More on Ecofascism and Related Topics
My post from last week on ecofascism has generated a decent amount of good discussion, some of which is here on this blog and some of which is on Lawyers Guns Money, which gave this post some nice publicity. I want to go into some of the more interesting points that people brought up in the comments, particularly those of Everett Volk at The Public Trust who was probably the most critical of the ideas in the post and therefore the most interesting to respond to.
I first want to make clear that of course most people who consider themselves environmentalists are not inclined toward fascism or other right-wing movements. However, to interrogate this further, we need to first split those who consider themselves environmentalists because they give money to the Sierra Club and Wilderness Society each month and those who are active environmental activists. The masses who sign petitions, join the big organizations, recycle, and vote based on environmental principles are certainly environmentalists, but they are often of a different breed than the activists. Truly committed activists led me to worry much more about potential connections between environmental organizations and right-wing movements. The principles behind Deep Ecology are almost inherently anti-human. Like Ron (another LGM commenter on the post) I too have had conversations with people who wish that 20% of the population would disappear. Once in such a conversation, I suggested that the person presenting this argument set an example and kill themselves. The point being of course not that I wanted to person to kill themselves but that those who say this are almost always talking about population declines taking place in the overpopulated nations of the developing world. Or to be more blunt, they're talking about a 20% decline in the population of brown people. This argument that one often comes across with Earth Firsters and readers of Deep Ecology thus often has a strong element of racism in it, even if it's within the person's subconscious. And this is deeply worrisome. German ecofascism had and has a strong element of this--Anglo-Saxon nations are of a pure stock and need to reproduce but the dirty foreigners are overcrowding the earth and spreading their pollution into the Fatherland, thus we need to get rid of them.
I would like to say that these kind of thoughts could never become mainstream in America, but if you read the propaganda of the Zero Population Growth people and realize that they are on the verge, through allying themselves with animal rights people (an anti-humanist group almost by definition), of taking over the Sierra Club, you understand that in fact it could happen here. This is what worries me.
As Roderick Nash points out in Wilderness and the American Mind, the concept of wilderness has been central to America's interaction with the environment ever since the Puritans arrived. I find Nash's arguments a bit flawed due to a very selective definition of interactions with nature, but nonetheless one can't deny the centrality of wilderness to American thought. As I pointed out in the first post, I find the concept of wilderness to be a major problem in American environmental thought. Everett Volk defends the preservation of wilderness in his LGM comments and that's fine. There is nothing inherently wrong with the protection of wilderness. I support the idea that certain lands should be set aside from large-scale human impact. But I have great difficulty seeing the validity of an argument that we should prioritize wilderness protection over any other environmental goal.

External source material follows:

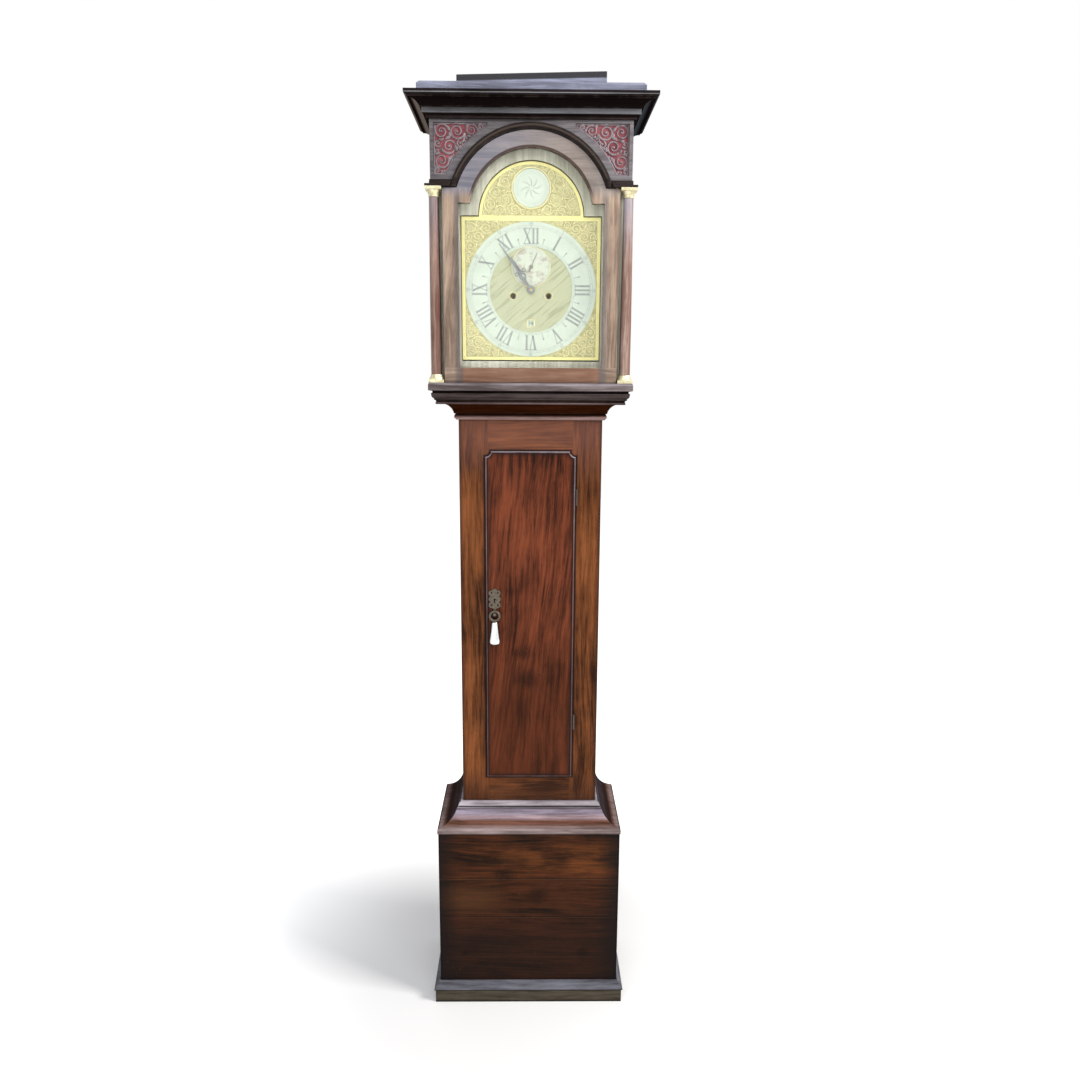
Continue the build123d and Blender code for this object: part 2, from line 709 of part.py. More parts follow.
HANDLE_X = HANDLE_FROM_DOOR_EDGE - DOOR_X
KEYHOLE_Z = HANDLE_HEIGHT + 28
PLATE_FACE = DOOR_FACE + BACKPLATE
RING_DEPTH = PLATE_FACE + RING_DEPTH_FROM_DOOR
RING_Z = HANDLE_HEIGHT - RING_RADIUS


def handle_backplate():
    """A pierced and lobed plate, with a tongue below it for the post that the ring hangs on."""
    z0 = HANDLE_HEIGHT + RING_BAR_RADIUS
    middle = z0 + BACKPLATE_HEIGHT / 2
    half = BACKPLATE_WIDTH / 2
    lobe = 7
    face = Pos(HANDLE_X, middle) * Ellipse(half * 0.72, BACKPLATE_HEIGHT / 2)
    for dz in (-0.28, 0, 0.28):
        for side in (-1, 1):
            face += Pos(HANDLE_X + side * (half - lobe), middle + dz * BACKPLATE_HEIGHT) * Circle(lobe)
    for dz in (-0.28, 0.3):
        for side in (-1, 1):
            face -= Pos(HANDLE_X + side * (half - lobe), middle + dz * BACKPLATE_HEIGHT) * Circle(2.2)
    face -= Pos(HANDLE_X, KEYHOLE_Z) * Circle(KEYHOLE_RADIUS)
    face -= Pos(HANDLE_X, KEYHOLE_Z - 4) * Rectangle(2.4, 8)
    post_z = HANDLE_HEIGHT - RING_BAR_RADIUS - RUNNING_GAP - POST_RADIUS
    face += Pos(HANDLE_X, post_z) * Circle(2 * POST_RADIUS)
    face += Pos(HANDLE_X, (post_z + z0 + 4) / 2) * Rectangle(3 * POST_RADIUS, z0 + 4 - post_z)
    plate = slab(face, DOOR_FACE, PLATE_FACE)
    head_start = RING_DEPTH + RING_BAR_RADIUS + 1
    stud = disc(HANDLE_X, post_z, POST_RADIUS, DOOR_FACE, head_start + 1)
    head = disc(HANDLE_X, post_z - 1.5, POST_RADIUS + 1.8, head_start, head_start + 2)
    return plate + stud + head


def drop_handle():
    """The ring on its post, with the tapered drop below it."""
    ring = Pos(HANDLE_X, y_at(RING_DEPTH), RING_Z) * Rot(90, 0, 0) * Torus(RING_RADIUS, RING_BAR_RADIUS)
    top = RING_Z - RING_RADIUS
    foot = top - DROP_LENGTH
    section = [
        (0, top),
        (2, top),
        (2, top - 4),
        (DROP_TOP_RADIUS, top - 6),
        (DROP_FOOT_RADIUS - 1, foot + 12),
        (DROP_FOOT_RADIUS, foot + 7),
        (DROP_FOOT_RADIUS - 2, foot + 1),
        (0, foot),
    ]
    drop = revolve(Plane.XZ * face_of(section), axis=Axis.Z)
    flat = scale(drop, by=(1, 0.44, 1))
    return ring + Pos(HANDLE_X, y_at(RING_DEPTH), 0) * flat


def door_lock():
    """A lock case on the back of the door, open at its edge for the bolt."""
    x0 = -(DOOR_X - DOOR_LIP - DOOR_GAP) + 1
    middle = KEYHOLE_Z
    d1 = FRAME_BACK
    d0 = d1 - LOCK_THICKNESS
    case = board(x0, x0 + LOCK_WIDTH, d0, d1, middle - LOCK_HEIGHT / 2, middle + LOCK_HEIGHT / 2)
    inner = board(
        x0 + LOCK_WALL,
        x0 + LOCK_WIDTH - LOCK_WALL,
        d0 + LOCK_WALL,
        d1 + 1,
        middle - LOCK_HEIGHT / 2 + LOCK_WALL,
        middle + LOCK_HEIGHT / 2 - LOCK_WALL,
    )
    low, high = lock_bolt_heights()
    start, end = lock_bolt_depths()
    slot = board(
        x0 - 1, x0 + 4, start - LOCK_CLEARANCE, end + LOCK_CLEARANCE, low - LOCK_CLEARANCE, high + LOCK_CLEARANCE
    )
    return case - inner - slot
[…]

I would like someone to justify wilderness protection in a way that does not use any kind of New Age language about people's spirit's, people's need to explore, etc. I simply do not recognize those arguments as legitimate for several reasons, including that a) I am a very non-spiritual person and so put no stock in those arguments, b) that the supposed need to explore the world reeks of imperialism and the language of conquest, and most importantly, c) that such arguments also have racial and class overtones because they restrict wilderness access and therefore the supposed rejuvenation of the spirit that comes with it to middle and upper class white people, something which I find deeply troubling. I do not know how you can prioritize wilderness protection in a human way because it is something restricted from the majority of humanity. Nor can I understand an argument that makes wilderness a central tenet of environmentalism from an ecological perspective because with the vast majority of wilderness areas, the protected lands are among the most impoverished ecosystems. If we really wanted to focus on protecting ecosystems, we would do all we could to reinvigorate the Chesapeake Bay, estuaries, cold water marine fisheries, and lowland coastal forests over those of the high Cascades and Rockies. Of course there are many committed activists working on these issues but the focus of the work of the big environmental organizations is not in these places. It's too much in wilderness, national parks, and big wildlife.
Finally, I disagree with the argument that one value in protecting wilderness is that we need to pay attention to non-anthropocentric values. My disagreement here stems from the fact that it is impossible to separate humans from nature--in fact to do is both politically and environmentally irresponsible. Every decision that humans make is anthropocentric because each decision we make affects both humans and the rest of the world's organisms. These supposedly non-anthropocentric decisions are not so at all; rather they value a certain kind of human interaction with nature and human lifestyle over others. It's cloaked in a non-human centered language, but in fact is the promotion of a particular kind of human control over the environment that I cannot agree with.